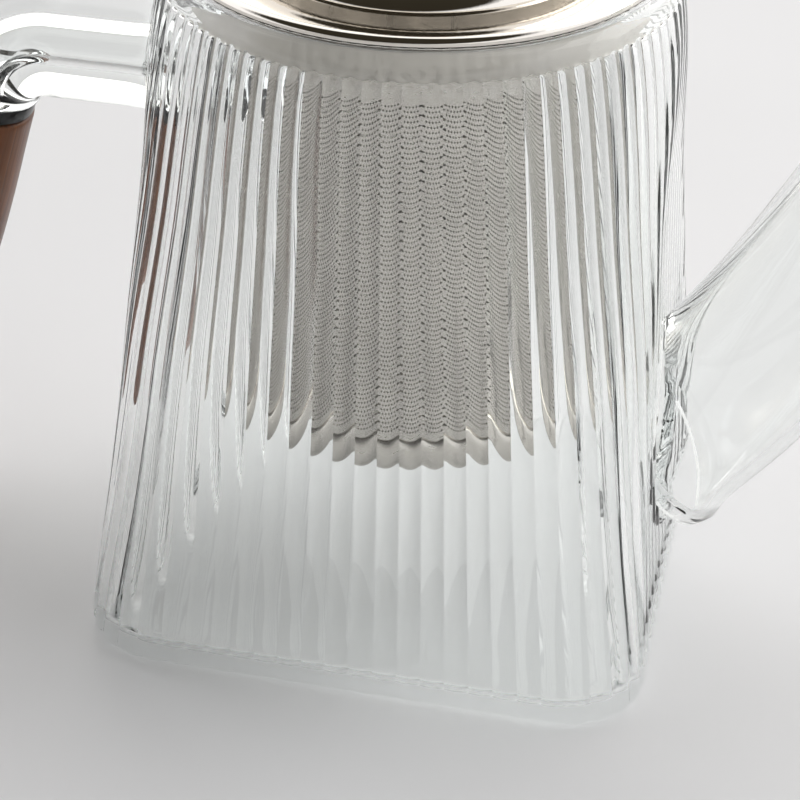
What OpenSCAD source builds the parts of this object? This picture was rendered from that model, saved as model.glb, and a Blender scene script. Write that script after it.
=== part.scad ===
// Glass teapot with a steel infuser, a domed lid and a turned wooden grip.
// Millimetres, +Z up. The origin is the centre of the base, on the surface that the pot stands on.
// +X points to the spout and -X to the handle. The pot mirrors across Y = 0.

/* [Glass body] */
// Width of the square base
base_side = 100; // [80:1:130]
// Width across the flats near the top
waist_side = 88.6; // [70:0.2:110]
// Corner radius of the base
base_corner = 13.4; // [6:0.2:25]
// Height of the fire-polished mouth
mouth_z = 118.3; // [90:0.1:150]
// Inner radius of the mouth
mouth_r = 38.7; // [30:0.1:42]
// Thickness of the blown wall
wall = 2.4; // [1.6:0.1:4]
// Thickness of the floor
floor_t = 2.8; // [2:0.1:8]
// Number of ribs around the outside of the wall
rib_count = 88; // [40:4:120]
// Height of one rib above the groove beside it
rib_depth = 0.5; // [0.1:0.05:1]

/* [Spout] */
// Height of the spout's root, where its axis meets the wall
spout_root_z = 30.5; // [20:0.5:60]
// Reach of the spout's tip from the middle of the pot
spout_reach = 90.5; // [70:0.5:110]
// Height of the spout's tip
spout_tip_z = 123.7; // [100:0.1:140]
// Outer radius of the spout at its tip
spout_tip_r = 8; // [5:0.1:14]
// Thickness of the spout's glass
spout_wall = 2.2; // [1.4:0.1:3.5]

/* [Handle] */
// Height of the glass arm's axis
arm_z = 95; // [80:0.5:105]
// Outer radius of the glass arm
arm_r = 10; // [7:0.1:12]
// Radius of the narrow bore along the glass arm
arm_bore_r = 3; // [2:0.1:9]
// Radius of the arm's bend, on its axis
arm_bend_r = 13.8; // [11:0.1:25]
// Distance from the middle of the pot to the start of the bend
arm_bend_x = 65.9; // [58:0.1:80]
// Lean of the grip away from the pot
grip_tilt = 18; // [0:1:30]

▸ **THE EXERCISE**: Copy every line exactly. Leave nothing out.

▸ **TASK ANSWER**:
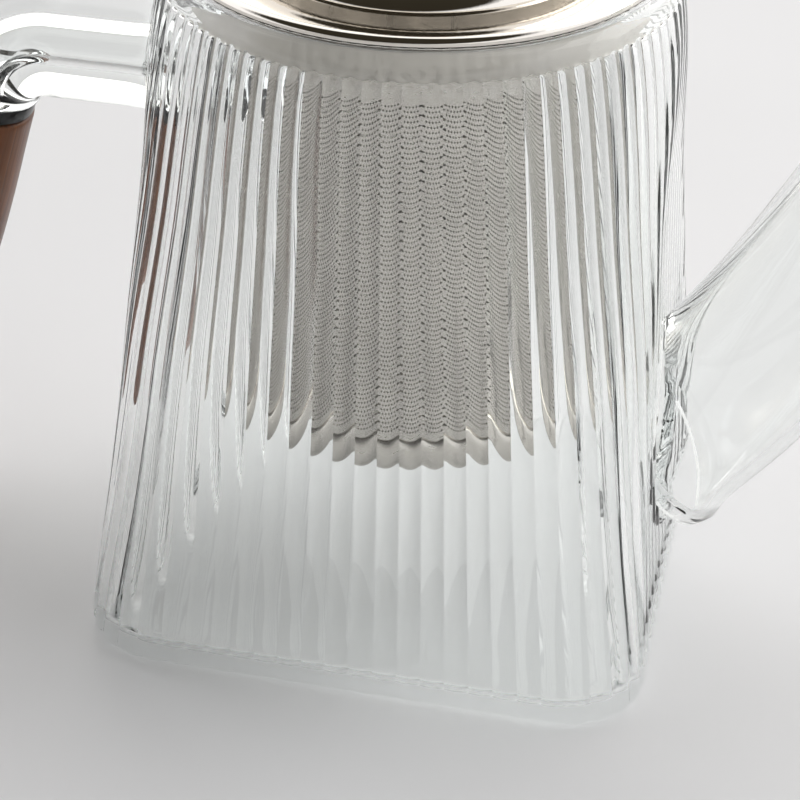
What OpenSCAD source builds the parts of this object? This picture was rendered from that model, saved as model.glb, and a Blender scene script. Write that script after it.
=== part.scad ===
// Glass teapot with a steel infuser, a domed lid and a turned wooden grip.
// Millimetres, +Z up. The origin is the centre of the base, on the surface that the pot stands on.
// +X points to the spout and -X to the handle. The pot mirrors across Y = 0.

/* [Glass body] */
// Width of the square base
base_side = 100; // [80:1:130]
// Width across the flats near the top
waist_side = 88.6; // [70:0.2:110]
// Corner radius of the base
base_corner = 13.4; // [6:0.2:25]
// Height of the fire-polished mouth
mouth_z = 118.3; // [90:0.1:150]
// Inner radius of the mouth
mouth_r = 38.7; // [30:0.1:42]
// Thickness of the blown wall
wall = 2.4; // [1.6:0.1:4]
// Thickness of the floor
floor_t = 2.8; // [2:0.1:8]
// Number of ribs around the outside of the wall
rib_count = 88; // [40:4:120]
// Height of one rib above the groove beside it
rib_depth = 0.5; // [0.1:0.05:1]

/* [Spout] */
// Height of the spout's root, where its axis meets the wall
spout_root_z = 30.5; // [20:0.5:60]
// Reach of the spout's tip from the middle of the pot
spout_reach = 90.5; // [70:0.5:110]
// Height of the spout's tip
spout_tip_z = 123.7; // [100:0.1:140]
// Outer radius of the spout at its tip
spout_tip_r = 8; // [5:0.1:14]
// Thickness of the spout's glass
spout_wall = 2.2; // [1.4:0.1:3.5]

/* [Handle] */
// Height of the glass arm's axis
arm_z = 95; // [80:0.5:105]
// Outer radius of the glass arm
arm_r = 10; // [7:0.1:12]
// Radius of the narrow bore along the glass arm
arm_bore_r = 3; // [2:0.1:9]
// Radius of the arm's bend, on its axis
arm_bend_r = 13.8; // [11:0.1:25]
// Distance from the middle of the pot to the start of the bend
arm_bend_x = 65.9; // [58:0.1:80]
// Lean of the grip away from the pot
grip_tilt = 18; // [0:1:30]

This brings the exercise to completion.